Аверченко вручил ему пять рублей, и Венский рассыпался в шутовских благодарностях.
Собутыльники любили Венского, так как он обыкновенно в компании "ставил последнюю копейку ребром" и никогда не отказывался последним рублем поделиться с товарищем. Человек, морально неустойчивый, он ничем не интересовался кроме выпивки и гонорара.

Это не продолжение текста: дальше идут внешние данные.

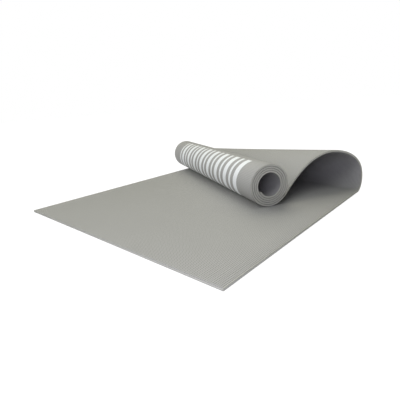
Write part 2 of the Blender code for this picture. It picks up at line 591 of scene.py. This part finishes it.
@dataclass(frozen=True)
class FoamFinish:
    """Matt grey foam, embossed with a fine waffle that has painted shade in its hollows, with its
    cut edge left plain but for painted shade in the seams between wraps.

    Attributes:
        colour: The foam's lighter tone.
        shade_colour: Its darker tone.
        painted_shade_colour: Painted shade in the waffle's hollows and in the seams between wraps.
        edge_colour: The cut edge.
        scrim_colour: The woven reinforcement, seen on the cut edge.
        ink: The printed bars.
        clouds: Wide, faint variation of tone.
        clouds_weight: How strong it is.
        fleck: Fine variation of tone.
        fleck_weight: How strong it is.
        tone_span: Limits of both together, from the darker tone to the lighter.
        grain: The foam's own pores.
        grain_depth: How deep they are.
        waffle_pitch: Distance from one knob of the waffle to the next.
        waffle_depth: How deep the waffle is.
        hollow_span: Heights of the waffle between which the painted shade of its hollows fades
            out.
        hollow_shade_mean: Mean painted shade of the hollows, which is left where the waffle is
            weak.
        hollow_painted_shade: How strong the painted shade in the hollows gets.
        base_share: How much weaker the waffle is on the base side.
        stretched_share: How strong the waffle stays where the foam is stretched round the roll.
        stretch_over: Length of mat over which it fades to that.
        scrim_half: Half of the scrim's thickness.
        scrim_shows: How plainly the scrim shows.
        seam_from: Distance off the middle surface at which the painted shade in the seams between
            wraps starts.
        seam_full: Distance at which it is full.
        seam_painted_shade: How strong the painted shade in the seams gets.
        bare_hollow: Heights of the waffle below which the ink is thin.
        hollow_cover: How much ink is there.
        bare_fleck: Values of the fleck below which the ink is thin.
        fleck_cover: How much ink is there.
        roughness: Roughness of the foam.
        ink_polish: How much smoother the ink is.
        specular: How strongly foam and ink mirror.
        bars: The printed bars' layout.
    """

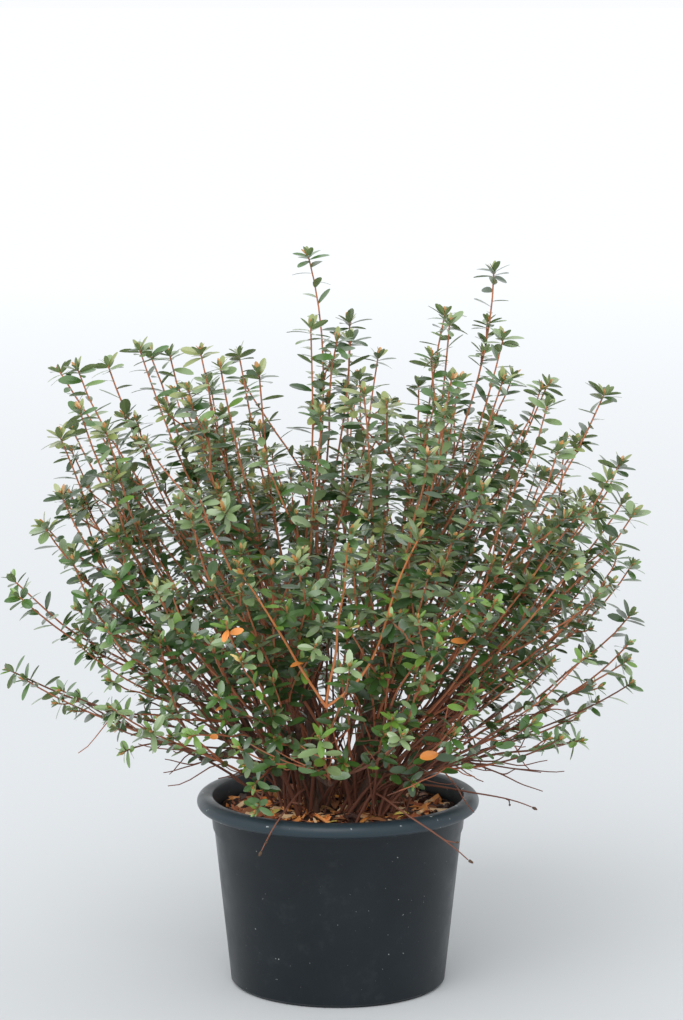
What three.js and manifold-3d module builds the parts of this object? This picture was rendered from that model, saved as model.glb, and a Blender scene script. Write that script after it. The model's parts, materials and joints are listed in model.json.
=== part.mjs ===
// Azalea shrub growing in a round black nursery pot.
//
// Units are millimetres, +Z is up. The origin is the centre of the pot's flat underside and the
// shrub's front faces -Y. Eight stems stand on the soil in one clump and each forks into boughs.
// A bough ends where it enters its foliage mass, which carries on from the bough's tip as a stem
// that forks into shoots with leaves. The masses share the crown out between them as cones that
// meet at the foot of the clump, so that no mass reaches into another.
import * as THREE from "three";
import { mergeVertices } from "three/addons/utils/BufferGeometryUtils.js";
import Module from "manifold-3d";

// ---- driving dimensions -------------------------------------------------------------------
const POT = {
  height: 170,
  footRadius: 95,
  rimRadius: 113, // outside of the wall, carried up to the rim
  wall: 2.5,
  floor: 4,
  lipRadius: 125, // outside of the rolled lip
  lipHeight: 13,
  sides: 32,
};
const SOIL_LEVEL = POT.height - 12;
const CLEAR = 0.3; // gap between neighbouring solids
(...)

После революции он каким-то образом попал на Дон, сотрудничал в белогвардейских газетах, потом перебрался на Кубань. Там отсидел после изгнания белых положенное время за решеткой и был освобожден. Бедствовал с семьей, существуя на заработок своей жены, энергичной женщины, которая оказалась неплохой портнихой. В Москву Венского выписал первый редактор "Крокодила", покойный Константин Степанович Еремеев, давший ему возможность существовать безбедно. Но в "Крокодиле" Венский проработал недолго и перешел в орган ЦК водников, журнал "На вахте". И при советской власти он продолжал оставаться типичным богемцем, пьянствуя в компании мелких газетчиков.
Получив гонорар, Венский отправлялся с приятелями в ближайшую пивную и ночью часто возвращался домой без копейки.
К. С. Еремеев запретил конторе выдавать Венскому гонорар лично, и за получением его являлась жена. Таким же образом она устроила дело с гонораром и в журнале "На вахте". Тогда Венский под разными псевдонимами стал подрабатывать "на выпивку" в других профсоюзных журналах во Дворце труда. После смерти жены он опустился окончательно и даже перестал заниматься литературным трудом, пьянствуя в компании таких же опустившихся людей.
Его бывший соперник по "Биржевке" Д'Актиль после революции редактировал журнал "Смехач". Он перевел "Сердца трех"" Джека Лондона, "Алису в царстве зеркал" и еще несколько английских книг. Много писал для эстрады.
77 Имеется в виду сказка Л. Кэролла "Алиса в Зазеркалье" (1871, рус. пер. 1924).